### [Task prompt]
Only lines with the string "scene" matter here; gather them from the material below.

### [Extracted information]
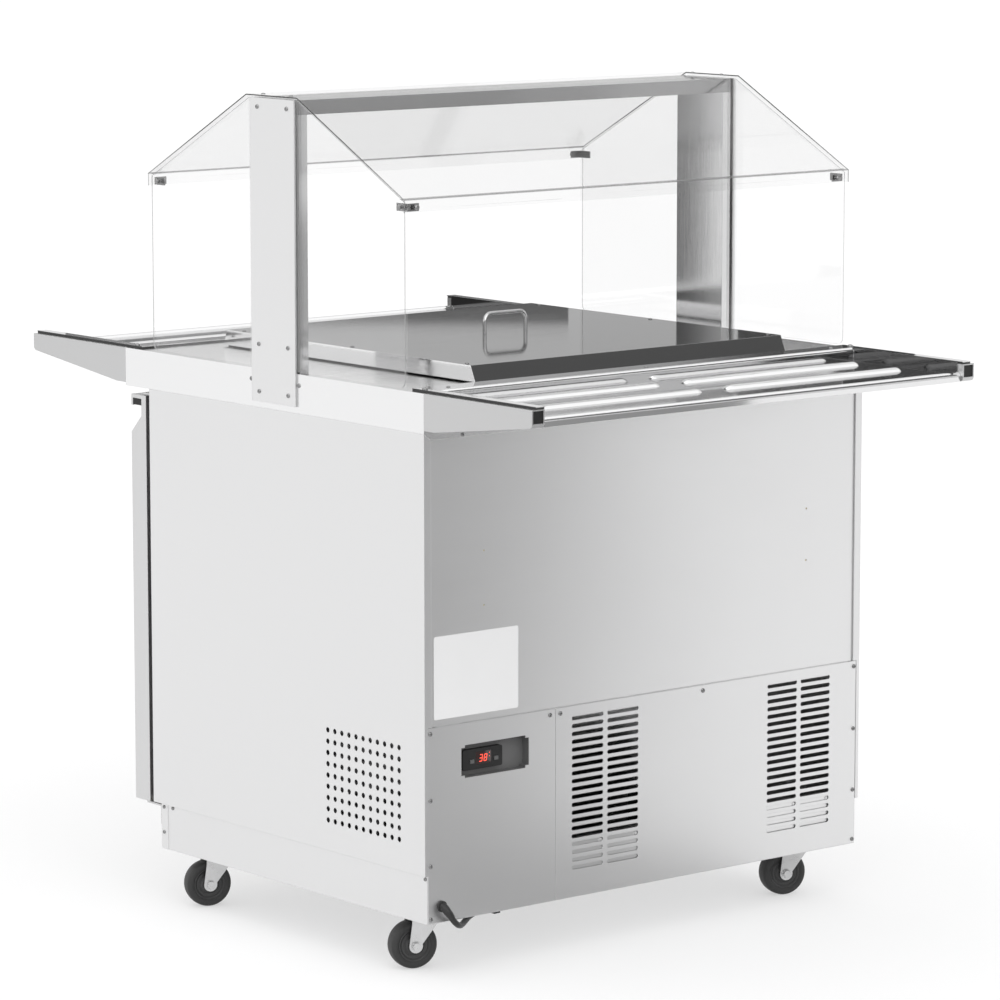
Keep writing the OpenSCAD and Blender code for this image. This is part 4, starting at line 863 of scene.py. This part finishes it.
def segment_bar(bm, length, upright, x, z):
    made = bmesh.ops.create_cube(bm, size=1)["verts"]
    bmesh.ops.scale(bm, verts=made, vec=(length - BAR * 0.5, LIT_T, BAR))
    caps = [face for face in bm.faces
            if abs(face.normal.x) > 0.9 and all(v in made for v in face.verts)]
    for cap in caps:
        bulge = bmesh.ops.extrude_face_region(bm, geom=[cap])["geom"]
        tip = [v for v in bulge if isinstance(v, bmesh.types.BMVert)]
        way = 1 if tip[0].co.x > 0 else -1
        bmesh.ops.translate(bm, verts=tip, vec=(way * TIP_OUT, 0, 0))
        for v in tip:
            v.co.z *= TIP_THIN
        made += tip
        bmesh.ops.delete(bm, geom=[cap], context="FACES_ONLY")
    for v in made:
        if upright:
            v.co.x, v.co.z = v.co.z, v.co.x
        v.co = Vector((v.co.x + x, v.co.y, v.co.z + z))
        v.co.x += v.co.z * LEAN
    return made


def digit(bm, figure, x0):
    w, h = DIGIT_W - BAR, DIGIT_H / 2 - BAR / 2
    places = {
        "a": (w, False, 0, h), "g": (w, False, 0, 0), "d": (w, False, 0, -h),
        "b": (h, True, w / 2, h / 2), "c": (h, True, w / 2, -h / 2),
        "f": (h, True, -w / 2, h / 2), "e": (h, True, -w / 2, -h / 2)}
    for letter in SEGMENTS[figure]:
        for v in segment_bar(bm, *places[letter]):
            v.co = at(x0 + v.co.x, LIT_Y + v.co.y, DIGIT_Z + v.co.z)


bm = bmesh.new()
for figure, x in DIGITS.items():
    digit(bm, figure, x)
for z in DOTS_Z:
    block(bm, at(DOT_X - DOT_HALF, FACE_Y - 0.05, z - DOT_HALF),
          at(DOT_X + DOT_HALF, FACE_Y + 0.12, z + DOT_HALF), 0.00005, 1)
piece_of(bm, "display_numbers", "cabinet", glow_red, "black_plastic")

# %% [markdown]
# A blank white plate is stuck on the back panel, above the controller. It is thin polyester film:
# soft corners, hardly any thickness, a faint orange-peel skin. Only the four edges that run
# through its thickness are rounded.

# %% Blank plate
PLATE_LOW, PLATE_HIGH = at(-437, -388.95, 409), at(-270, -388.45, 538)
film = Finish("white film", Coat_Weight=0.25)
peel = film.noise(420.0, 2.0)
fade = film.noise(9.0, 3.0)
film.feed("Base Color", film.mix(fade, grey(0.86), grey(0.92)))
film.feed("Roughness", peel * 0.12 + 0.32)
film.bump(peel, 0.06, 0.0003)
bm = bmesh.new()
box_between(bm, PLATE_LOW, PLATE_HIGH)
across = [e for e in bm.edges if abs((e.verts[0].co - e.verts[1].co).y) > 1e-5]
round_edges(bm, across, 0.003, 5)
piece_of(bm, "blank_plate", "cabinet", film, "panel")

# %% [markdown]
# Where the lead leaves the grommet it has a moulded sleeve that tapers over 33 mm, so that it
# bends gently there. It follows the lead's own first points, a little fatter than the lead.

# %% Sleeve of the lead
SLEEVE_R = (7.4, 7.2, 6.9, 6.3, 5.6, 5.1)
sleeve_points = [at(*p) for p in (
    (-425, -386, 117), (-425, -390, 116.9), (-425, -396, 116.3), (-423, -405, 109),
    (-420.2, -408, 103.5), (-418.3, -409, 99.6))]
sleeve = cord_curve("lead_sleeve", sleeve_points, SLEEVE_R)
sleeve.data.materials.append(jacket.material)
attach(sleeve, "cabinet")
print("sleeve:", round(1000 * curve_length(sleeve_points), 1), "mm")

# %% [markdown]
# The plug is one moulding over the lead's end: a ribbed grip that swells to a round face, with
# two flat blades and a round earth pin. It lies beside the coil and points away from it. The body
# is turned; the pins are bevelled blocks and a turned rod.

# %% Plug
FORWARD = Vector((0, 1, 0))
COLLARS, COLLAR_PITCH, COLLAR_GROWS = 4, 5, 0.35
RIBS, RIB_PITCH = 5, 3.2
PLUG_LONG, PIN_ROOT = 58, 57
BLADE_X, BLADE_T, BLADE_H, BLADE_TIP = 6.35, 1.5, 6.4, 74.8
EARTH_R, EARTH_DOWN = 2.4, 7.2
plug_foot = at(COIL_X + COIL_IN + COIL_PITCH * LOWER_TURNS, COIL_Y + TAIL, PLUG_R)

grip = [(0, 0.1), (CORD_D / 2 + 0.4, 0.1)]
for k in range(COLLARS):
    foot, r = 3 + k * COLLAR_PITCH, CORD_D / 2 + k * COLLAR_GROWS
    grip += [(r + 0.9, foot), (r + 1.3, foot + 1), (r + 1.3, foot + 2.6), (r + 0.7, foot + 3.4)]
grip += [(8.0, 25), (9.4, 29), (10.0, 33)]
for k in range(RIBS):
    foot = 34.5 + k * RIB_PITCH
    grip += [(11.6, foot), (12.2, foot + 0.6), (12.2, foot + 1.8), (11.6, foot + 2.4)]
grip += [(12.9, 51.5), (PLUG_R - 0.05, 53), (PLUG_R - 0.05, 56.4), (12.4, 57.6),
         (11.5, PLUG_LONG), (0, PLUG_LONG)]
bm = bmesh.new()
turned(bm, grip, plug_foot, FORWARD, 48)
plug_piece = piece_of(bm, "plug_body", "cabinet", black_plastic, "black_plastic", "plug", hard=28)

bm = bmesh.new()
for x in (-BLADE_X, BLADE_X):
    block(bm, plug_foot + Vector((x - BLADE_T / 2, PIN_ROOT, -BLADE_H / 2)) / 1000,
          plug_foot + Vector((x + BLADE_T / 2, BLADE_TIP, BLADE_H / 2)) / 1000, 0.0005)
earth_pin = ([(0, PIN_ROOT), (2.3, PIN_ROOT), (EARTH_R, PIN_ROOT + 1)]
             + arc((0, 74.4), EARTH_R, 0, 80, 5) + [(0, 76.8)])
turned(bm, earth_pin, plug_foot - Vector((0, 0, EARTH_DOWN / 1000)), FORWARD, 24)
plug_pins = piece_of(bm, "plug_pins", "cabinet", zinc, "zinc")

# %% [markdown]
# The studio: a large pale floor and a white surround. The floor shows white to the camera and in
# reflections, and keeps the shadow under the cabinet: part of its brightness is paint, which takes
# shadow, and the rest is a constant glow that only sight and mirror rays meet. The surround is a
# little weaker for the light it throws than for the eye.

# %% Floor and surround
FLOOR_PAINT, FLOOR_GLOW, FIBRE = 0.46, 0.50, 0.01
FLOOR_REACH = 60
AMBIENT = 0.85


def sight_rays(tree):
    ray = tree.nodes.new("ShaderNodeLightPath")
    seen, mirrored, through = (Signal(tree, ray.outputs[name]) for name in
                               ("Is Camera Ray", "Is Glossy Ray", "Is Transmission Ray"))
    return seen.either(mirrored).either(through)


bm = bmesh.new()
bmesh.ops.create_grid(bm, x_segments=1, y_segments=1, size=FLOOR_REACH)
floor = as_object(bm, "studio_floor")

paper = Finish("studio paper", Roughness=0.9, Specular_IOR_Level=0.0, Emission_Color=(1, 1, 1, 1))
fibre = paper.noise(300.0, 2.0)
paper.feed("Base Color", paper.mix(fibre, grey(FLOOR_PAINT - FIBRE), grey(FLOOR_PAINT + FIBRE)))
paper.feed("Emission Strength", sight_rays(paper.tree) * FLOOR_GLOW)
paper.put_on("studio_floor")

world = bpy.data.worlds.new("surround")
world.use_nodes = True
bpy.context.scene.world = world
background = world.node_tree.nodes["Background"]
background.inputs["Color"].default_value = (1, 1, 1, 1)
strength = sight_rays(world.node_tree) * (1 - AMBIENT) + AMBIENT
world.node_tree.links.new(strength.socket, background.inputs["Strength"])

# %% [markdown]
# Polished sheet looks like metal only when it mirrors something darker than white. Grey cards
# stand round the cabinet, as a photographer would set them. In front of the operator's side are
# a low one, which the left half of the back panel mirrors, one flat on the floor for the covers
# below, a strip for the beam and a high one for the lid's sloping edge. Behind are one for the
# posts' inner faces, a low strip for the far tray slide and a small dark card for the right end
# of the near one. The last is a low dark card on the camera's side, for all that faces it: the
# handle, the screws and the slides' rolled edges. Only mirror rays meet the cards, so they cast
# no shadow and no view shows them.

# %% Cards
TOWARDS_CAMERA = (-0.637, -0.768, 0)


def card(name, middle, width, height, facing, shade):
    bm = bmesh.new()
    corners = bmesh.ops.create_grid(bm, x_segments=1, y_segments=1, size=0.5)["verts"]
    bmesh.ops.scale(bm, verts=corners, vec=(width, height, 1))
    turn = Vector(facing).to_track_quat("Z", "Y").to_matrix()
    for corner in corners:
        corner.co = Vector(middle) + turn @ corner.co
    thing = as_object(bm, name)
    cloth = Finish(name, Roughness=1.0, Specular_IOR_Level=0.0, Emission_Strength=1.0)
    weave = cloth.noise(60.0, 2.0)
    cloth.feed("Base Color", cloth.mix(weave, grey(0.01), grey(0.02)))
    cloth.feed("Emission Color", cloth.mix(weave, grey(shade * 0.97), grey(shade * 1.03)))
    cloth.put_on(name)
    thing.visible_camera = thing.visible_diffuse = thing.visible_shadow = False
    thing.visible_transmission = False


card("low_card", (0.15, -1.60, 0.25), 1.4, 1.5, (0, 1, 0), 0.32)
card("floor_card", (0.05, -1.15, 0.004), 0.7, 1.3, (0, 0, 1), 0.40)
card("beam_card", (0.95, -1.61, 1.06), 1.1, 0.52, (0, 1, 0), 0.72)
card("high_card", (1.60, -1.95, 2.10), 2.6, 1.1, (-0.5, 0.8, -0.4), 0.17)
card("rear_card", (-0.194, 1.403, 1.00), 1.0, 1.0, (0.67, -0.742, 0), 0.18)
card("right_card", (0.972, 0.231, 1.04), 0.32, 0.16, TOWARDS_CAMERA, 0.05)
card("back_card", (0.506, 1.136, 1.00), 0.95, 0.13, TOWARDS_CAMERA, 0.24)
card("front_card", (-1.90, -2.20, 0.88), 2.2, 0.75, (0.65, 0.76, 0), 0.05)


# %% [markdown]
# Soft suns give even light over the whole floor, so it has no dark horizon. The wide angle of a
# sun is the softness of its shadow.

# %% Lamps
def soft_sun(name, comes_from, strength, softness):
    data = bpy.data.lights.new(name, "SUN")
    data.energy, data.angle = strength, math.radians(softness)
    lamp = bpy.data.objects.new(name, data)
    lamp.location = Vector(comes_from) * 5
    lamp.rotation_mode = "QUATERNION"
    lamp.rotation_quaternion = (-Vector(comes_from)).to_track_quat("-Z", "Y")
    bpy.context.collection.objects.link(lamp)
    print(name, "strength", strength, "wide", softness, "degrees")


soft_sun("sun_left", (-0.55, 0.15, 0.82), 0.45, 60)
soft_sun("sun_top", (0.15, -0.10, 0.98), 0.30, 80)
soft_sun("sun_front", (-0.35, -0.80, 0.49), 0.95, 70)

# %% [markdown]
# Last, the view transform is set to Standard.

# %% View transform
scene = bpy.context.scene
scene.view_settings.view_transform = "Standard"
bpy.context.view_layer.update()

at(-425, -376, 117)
==
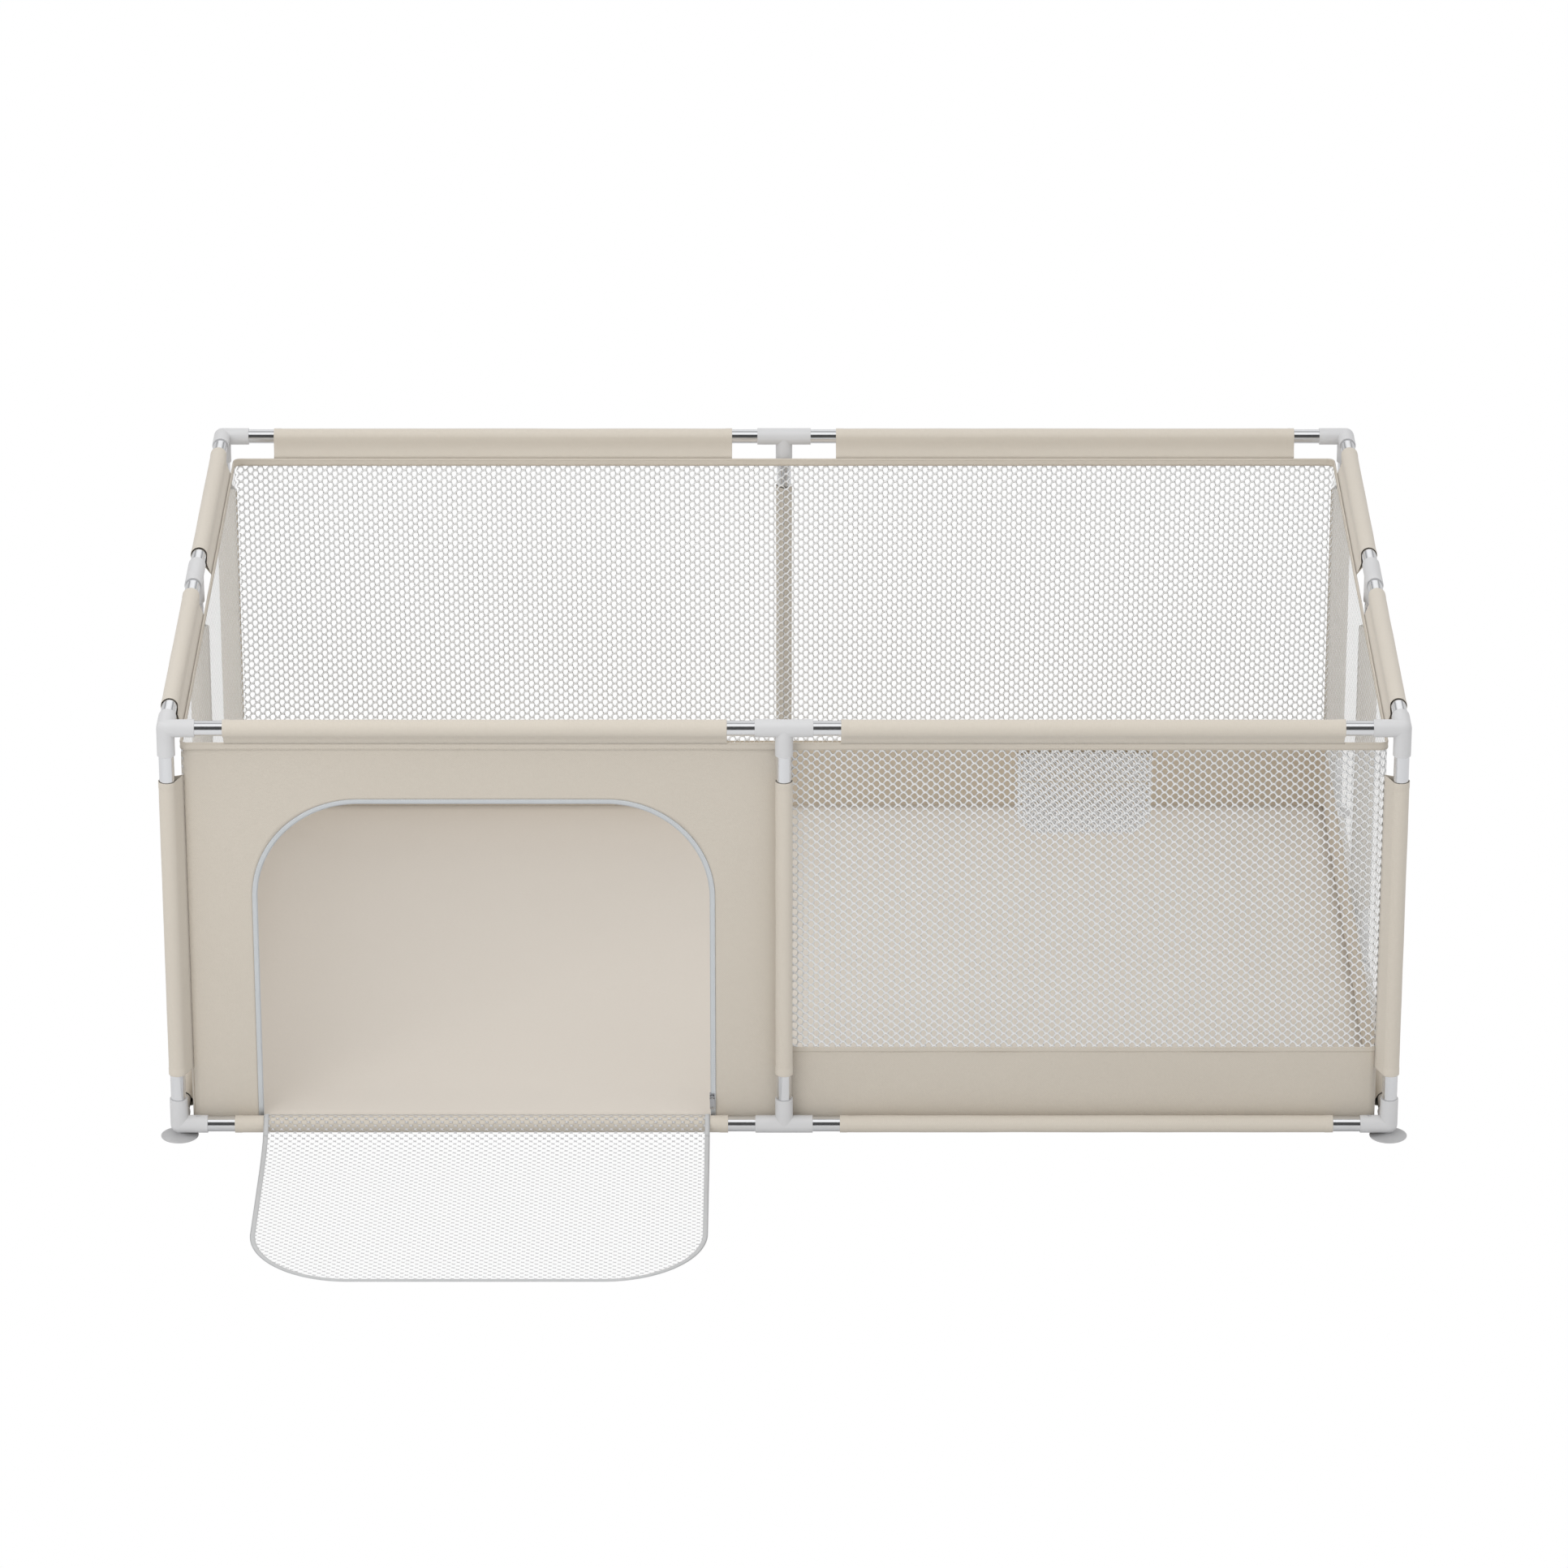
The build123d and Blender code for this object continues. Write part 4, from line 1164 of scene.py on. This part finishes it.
...
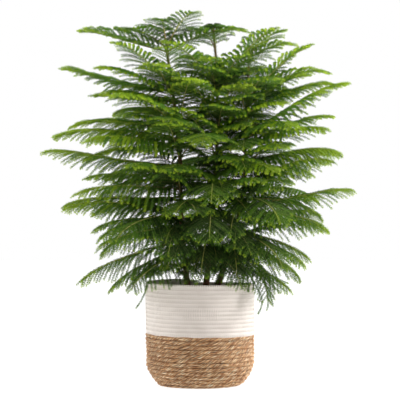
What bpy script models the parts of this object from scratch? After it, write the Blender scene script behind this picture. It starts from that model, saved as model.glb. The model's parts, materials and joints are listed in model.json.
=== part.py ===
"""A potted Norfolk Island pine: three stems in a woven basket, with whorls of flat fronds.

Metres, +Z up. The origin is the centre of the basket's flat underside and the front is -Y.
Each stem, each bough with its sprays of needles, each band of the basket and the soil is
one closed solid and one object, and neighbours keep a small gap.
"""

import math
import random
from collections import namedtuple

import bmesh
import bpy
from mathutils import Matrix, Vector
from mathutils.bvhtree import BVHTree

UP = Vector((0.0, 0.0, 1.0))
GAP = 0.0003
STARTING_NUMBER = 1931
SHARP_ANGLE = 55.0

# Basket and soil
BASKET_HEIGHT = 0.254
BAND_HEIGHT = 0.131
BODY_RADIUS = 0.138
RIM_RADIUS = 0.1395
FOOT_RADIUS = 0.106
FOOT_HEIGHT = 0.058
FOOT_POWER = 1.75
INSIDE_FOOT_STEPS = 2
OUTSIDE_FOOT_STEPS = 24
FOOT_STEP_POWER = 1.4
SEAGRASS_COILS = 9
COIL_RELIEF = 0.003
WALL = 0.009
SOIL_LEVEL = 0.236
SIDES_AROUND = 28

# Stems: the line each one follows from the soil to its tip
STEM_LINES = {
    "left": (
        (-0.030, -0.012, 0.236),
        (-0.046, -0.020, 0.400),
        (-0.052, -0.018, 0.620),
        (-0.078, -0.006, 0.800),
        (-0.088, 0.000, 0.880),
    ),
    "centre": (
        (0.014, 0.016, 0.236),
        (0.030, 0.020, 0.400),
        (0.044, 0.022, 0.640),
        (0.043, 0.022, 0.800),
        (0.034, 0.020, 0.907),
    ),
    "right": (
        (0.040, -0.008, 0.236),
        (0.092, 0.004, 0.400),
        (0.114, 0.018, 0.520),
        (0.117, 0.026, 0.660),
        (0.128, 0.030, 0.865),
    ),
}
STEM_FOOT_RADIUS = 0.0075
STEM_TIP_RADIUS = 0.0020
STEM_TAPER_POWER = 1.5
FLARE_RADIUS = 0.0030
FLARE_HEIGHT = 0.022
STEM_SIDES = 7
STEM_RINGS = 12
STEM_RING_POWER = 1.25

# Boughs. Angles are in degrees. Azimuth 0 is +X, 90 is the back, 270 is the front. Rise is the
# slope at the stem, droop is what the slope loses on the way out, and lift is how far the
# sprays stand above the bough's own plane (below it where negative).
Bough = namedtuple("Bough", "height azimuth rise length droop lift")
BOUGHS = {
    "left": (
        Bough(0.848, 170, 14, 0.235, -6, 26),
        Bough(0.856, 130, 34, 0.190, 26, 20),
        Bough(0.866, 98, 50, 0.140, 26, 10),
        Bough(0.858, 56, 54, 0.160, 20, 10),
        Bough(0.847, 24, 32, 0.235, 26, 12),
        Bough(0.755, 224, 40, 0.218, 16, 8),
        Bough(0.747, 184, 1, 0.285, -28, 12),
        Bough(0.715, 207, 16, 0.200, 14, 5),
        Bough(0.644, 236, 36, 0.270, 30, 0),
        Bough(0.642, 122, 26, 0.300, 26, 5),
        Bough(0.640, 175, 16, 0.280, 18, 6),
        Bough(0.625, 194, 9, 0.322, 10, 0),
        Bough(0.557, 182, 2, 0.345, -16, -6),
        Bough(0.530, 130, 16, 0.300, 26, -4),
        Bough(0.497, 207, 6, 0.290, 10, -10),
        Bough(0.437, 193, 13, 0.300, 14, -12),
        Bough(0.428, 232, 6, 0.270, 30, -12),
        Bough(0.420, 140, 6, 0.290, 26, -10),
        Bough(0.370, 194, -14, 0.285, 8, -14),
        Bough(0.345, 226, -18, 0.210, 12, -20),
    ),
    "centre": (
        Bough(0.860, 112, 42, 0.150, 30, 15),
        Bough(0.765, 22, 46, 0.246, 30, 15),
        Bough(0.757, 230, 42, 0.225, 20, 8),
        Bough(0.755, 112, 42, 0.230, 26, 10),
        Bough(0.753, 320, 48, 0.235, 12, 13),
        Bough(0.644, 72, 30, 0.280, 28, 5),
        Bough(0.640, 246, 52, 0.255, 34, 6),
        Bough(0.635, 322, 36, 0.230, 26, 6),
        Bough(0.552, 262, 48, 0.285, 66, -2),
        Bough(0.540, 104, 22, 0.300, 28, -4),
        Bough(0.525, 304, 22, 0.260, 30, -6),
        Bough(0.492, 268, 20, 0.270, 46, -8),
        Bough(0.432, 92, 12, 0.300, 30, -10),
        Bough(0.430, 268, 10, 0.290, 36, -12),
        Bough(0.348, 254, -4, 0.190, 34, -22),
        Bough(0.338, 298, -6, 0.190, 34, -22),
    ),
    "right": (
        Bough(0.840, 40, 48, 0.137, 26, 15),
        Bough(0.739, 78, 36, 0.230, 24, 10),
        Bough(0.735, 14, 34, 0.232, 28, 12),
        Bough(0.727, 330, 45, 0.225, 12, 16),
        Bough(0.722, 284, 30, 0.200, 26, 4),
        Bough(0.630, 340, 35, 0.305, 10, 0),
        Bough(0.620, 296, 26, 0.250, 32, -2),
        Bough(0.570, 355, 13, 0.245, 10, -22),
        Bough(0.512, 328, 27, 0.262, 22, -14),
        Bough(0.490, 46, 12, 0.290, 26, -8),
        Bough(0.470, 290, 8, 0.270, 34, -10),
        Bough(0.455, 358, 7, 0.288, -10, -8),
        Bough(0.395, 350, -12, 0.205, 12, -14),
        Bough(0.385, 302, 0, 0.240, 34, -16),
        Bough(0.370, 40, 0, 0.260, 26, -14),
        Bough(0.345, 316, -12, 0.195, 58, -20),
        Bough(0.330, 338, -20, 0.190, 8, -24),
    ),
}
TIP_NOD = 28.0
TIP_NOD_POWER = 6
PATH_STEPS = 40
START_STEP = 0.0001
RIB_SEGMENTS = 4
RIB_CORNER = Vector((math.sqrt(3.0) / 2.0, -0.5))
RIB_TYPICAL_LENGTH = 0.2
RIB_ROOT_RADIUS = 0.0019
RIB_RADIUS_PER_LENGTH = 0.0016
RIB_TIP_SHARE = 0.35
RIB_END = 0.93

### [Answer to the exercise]
Keep writing the OpenSCAD and Blender code for this image. This is part 4, starting at line 863 of scene.py. This part finishes it.
bpy.context.scene.world = world
scene = bpy.context.scene
scene.view_settings.view_transform = "Standard"
The build123d and Blender code for this object continues. Write part 4, from line 1164 of scene.py on. This part finishes it.
What bpy script models the parts of this object from scratch? After it, write the Blender scene script behind this picture. It starts from that model, saved as model.glb. The model's parts, materials and joints are listed in model.json.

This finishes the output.